Problem to work on:
The entries below contain a line with "# Handle grip" and a line with "bpy.context.scene.collection.objects.link(empty)". Quote exactly those two lines and all lines between them.

The input:
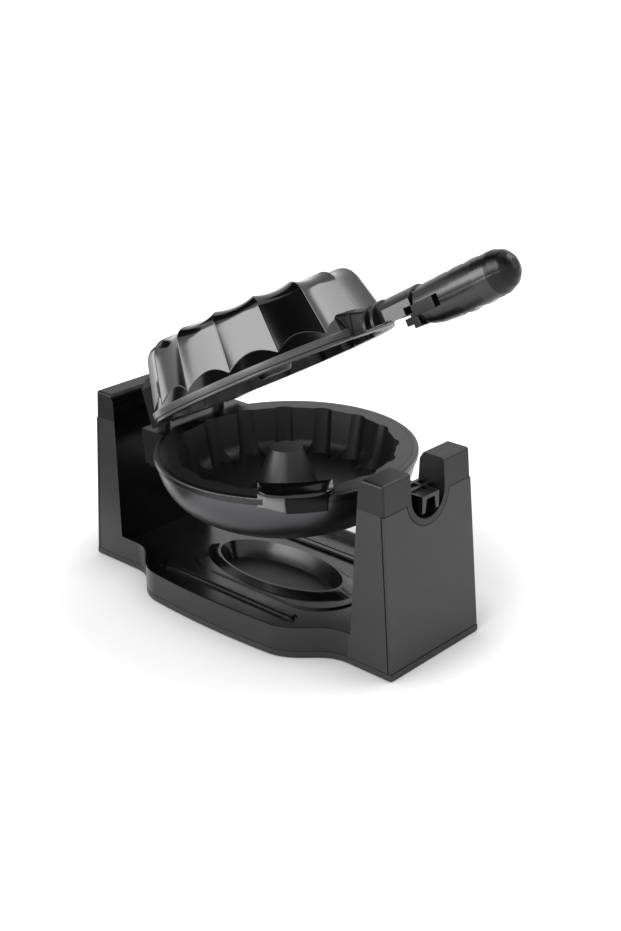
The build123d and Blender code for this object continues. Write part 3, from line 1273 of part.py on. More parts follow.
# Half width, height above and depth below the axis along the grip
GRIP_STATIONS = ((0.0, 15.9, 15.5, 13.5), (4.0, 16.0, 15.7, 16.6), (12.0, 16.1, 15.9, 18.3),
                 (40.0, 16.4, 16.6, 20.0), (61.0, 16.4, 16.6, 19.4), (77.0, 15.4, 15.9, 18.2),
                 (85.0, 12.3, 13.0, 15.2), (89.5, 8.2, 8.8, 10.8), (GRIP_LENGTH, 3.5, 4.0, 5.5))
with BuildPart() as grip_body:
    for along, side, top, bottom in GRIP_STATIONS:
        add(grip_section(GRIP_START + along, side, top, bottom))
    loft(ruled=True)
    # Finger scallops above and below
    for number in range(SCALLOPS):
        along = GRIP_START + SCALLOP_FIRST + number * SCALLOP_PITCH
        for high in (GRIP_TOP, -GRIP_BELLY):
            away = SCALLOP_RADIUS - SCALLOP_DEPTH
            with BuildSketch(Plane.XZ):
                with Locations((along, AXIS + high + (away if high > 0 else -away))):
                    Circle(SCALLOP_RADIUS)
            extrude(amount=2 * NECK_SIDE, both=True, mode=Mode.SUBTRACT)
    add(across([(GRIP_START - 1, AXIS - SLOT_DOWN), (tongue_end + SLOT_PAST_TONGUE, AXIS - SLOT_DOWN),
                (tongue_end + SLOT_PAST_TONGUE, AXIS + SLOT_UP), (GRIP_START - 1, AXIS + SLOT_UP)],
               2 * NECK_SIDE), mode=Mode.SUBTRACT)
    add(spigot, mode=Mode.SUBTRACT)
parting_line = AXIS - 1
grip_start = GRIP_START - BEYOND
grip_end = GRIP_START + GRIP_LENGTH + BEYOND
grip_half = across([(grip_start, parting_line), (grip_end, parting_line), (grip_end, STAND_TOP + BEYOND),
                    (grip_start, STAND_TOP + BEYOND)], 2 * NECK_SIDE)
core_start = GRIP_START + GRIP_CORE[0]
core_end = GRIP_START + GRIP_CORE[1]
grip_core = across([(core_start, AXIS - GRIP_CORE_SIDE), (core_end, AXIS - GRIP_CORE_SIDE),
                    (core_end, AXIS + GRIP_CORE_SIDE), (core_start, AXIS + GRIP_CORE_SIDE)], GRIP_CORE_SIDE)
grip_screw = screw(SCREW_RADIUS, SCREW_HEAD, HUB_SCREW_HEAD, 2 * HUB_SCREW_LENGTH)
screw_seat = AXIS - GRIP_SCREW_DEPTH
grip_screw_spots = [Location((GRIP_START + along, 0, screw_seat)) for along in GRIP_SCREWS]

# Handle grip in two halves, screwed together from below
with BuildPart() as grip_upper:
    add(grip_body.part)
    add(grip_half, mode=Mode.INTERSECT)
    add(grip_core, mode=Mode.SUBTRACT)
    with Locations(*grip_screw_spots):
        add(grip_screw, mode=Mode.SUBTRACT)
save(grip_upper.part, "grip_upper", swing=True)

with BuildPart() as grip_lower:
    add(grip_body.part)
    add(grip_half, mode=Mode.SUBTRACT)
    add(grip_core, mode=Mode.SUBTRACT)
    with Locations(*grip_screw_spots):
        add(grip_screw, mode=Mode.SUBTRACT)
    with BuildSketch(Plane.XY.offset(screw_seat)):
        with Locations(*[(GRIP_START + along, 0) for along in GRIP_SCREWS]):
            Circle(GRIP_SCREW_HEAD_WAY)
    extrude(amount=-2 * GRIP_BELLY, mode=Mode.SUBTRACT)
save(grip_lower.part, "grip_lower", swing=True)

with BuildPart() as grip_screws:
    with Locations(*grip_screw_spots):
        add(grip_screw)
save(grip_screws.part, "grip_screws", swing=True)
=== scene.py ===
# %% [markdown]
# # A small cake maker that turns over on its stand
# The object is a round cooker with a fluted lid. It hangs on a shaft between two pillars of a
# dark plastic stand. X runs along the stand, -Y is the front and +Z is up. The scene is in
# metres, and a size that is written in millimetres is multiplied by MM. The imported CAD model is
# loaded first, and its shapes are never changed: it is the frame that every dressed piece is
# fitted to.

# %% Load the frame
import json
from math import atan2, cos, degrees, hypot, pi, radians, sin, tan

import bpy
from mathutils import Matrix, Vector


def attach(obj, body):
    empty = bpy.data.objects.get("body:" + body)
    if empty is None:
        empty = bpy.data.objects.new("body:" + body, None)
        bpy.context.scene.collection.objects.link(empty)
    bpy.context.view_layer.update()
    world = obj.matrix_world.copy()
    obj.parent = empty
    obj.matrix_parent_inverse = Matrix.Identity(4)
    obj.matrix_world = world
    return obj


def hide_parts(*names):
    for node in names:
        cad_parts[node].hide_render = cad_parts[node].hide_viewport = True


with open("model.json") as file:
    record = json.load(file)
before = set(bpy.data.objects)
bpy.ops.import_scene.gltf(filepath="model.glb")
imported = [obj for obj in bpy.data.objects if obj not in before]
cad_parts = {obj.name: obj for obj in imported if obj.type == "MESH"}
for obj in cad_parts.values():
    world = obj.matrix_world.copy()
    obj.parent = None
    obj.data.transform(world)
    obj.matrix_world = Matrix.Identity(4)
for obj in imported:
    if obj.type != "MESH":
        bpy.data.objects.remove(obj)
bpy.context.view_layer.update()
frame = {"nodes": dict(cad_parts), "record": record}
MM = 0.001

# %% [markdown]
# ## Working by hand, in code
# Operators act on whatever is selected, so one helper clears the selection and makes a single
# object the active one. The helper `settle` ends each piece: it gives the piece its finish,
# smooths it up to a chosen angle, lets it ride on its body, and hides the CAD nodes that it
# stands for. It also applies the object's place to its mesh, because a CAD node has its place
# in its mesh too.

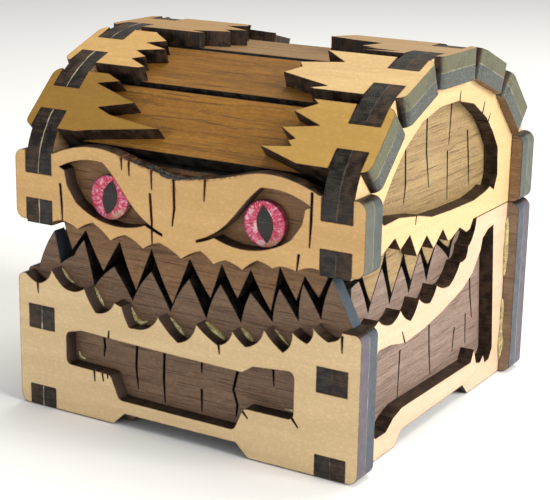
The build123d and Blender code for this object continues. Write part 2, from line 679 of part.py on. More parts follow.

Completed task:
# Handle grip in two halves, screwed together from below
with BuildPart() as grip_upper:
    add(grip_body.part)
    add(grip_half, mode=Mode.INTERSECT)
    add(grip_core, mode=Mode.SUBTRACT)
    with Locations(*grip_screw_spots):
        add(grip_screw, mode=Mode.SUBTRACT)
save(grip_upper.part, "grip_upper", swing=True)

with BuildPart() as grip_lower:
    add(grip_body.part)
    add(grip_half, mode=Mode.SUBTRACT)
    add(grip_core, mode=Mode.SUBTRACT)
    with Locations(*grip_screw_spots):
        add(grip_screw, mode=Mode.SUBTRACT)
    with BuildSketch(Plane.XY.offset(screw_seat)):
        with Locations(*[(GRIP_START + along, 0) for along in GRIP_SCREWS]):
            Circle(GRIP_SCREW_HEAD_WAY)
    extrude(amount=-2 * GRIP_BELLY, mode=Mode.SUBTRACT)
save(grip_lower.part, "grip_lower", swing=True)

with BuildPart() as grip_screws:
    with Locations(*grip_screw_spots):
        add(grip_screw)
save(grip_screws.part, "grip_screws", swing=True)
=== scene.py ===
# %% [markdown]
# # A small cake maker that turns over on its stand
# The object is a round cooker with a fluted lid. It hangs on a shaft between two pillars of a
# dark plastic stand. X runs along the stand, -Y is the front and +Z is up. The scene is in
# metres, and a size that is written in millimetres is multiplied by MM. The imported CAD model is
# loaded first, and its shapes are never changed: it is the frame that every dressed piece is
# fitted to.

# %% Load the frame
import json
from math import atan2, cos, degrees, hypot, pi, radians, sin, tan

import bpy
from mathutils import Matrix, Vector


def attach(obj, body):
    empty = bpy.data.objects.get("body:" + body)
    if empty is None:
        empty = bpy.data.objects.new("body:" + body, None)
        bpy.context.scene.collection.objects.link(empty)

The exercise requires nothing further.